I love the intrigue of this one, the dead bodies of insurance adjustors showing up frozen and occasionally hidden in snowmen.  There’s something of a vigilante justice angle, a great stake-out scene between Ned and Emerson, and the fantastic sight of Emerson using a knitting needle to chip the ice off a “freezer-burnt” corpse so Ned can make the necessary contact.


“Frescorts” (Season 2, Episode 4)

Frescorts!  Oh my gosh, I love this case.  The whole idea of friend escorts amuses me, and everything over at Frescorts HQ is fun and cheerily weird.  I also really like the double clients (especially the Kalashni-Cod scene,) along with Chuck and Olive’s undercover shenanigans and the gross-out factor of a friendly dead Frescort preserved in formaldehyde.


“Dim Sum Lose Some” (Season 2, Episode 5)

I love the noir-ishness of the shady, behind-closed-doors dealings at the dim sum restaurant, helped, of course, by the presence of Emerson’s potential squeeze Simone – I just love that cool-as-a-cucumber dog breeder.  Oh, and dim sum poker?  Creative and delicious.  If I knew someone running a dim sum poker game, I might actually have to take up poker.


“Window Dressed to Kill” (Season 2, Episode 11)

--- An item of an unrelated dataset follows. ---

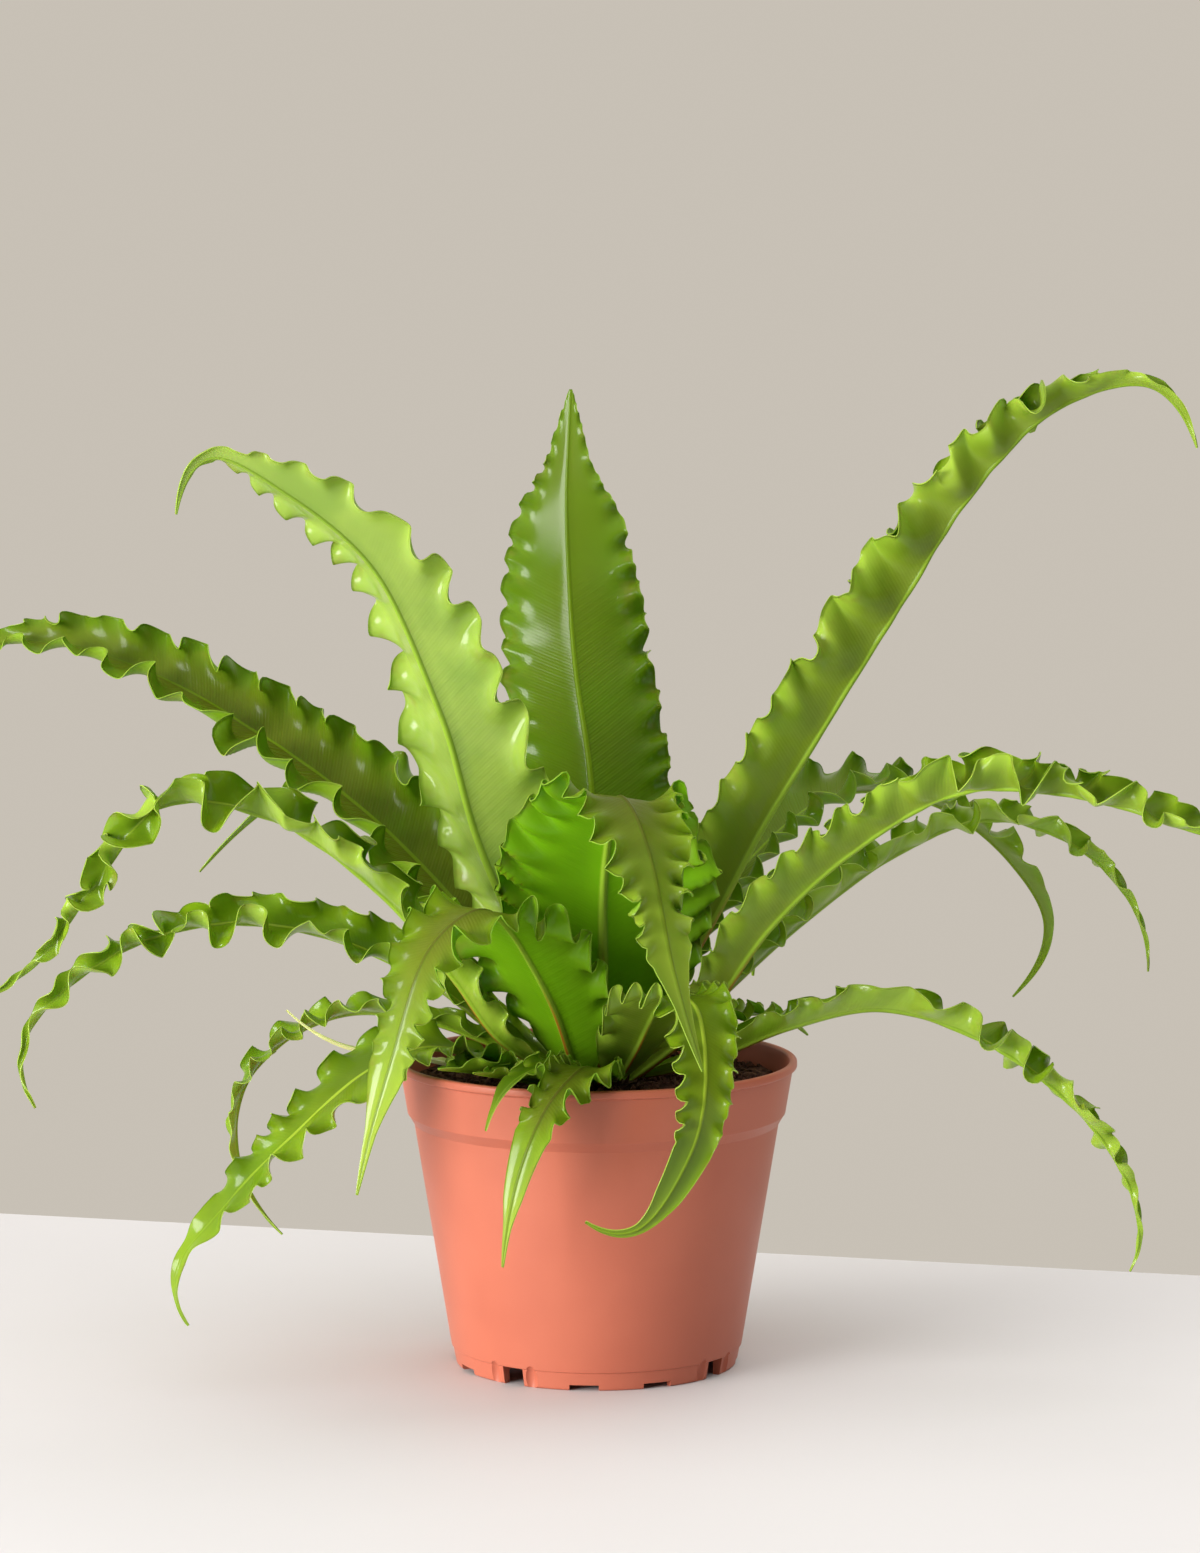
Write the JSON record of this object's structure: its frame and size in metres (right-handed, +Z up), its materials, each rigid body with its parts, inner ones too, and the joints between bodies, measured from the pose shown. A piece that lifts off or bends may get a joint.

Department store window dressers turning up dead, accompanied by the lavishly-dressed windows that are decked out to look eerily, presciently similar to the death scenarios?  I’m so there.  Plus, this is a case that’s largely hands-off by Ned (literally,) so we get to see Emerson and Chuck doing old-fashioned, non-magic legwork to solve the murders.  Fun all around.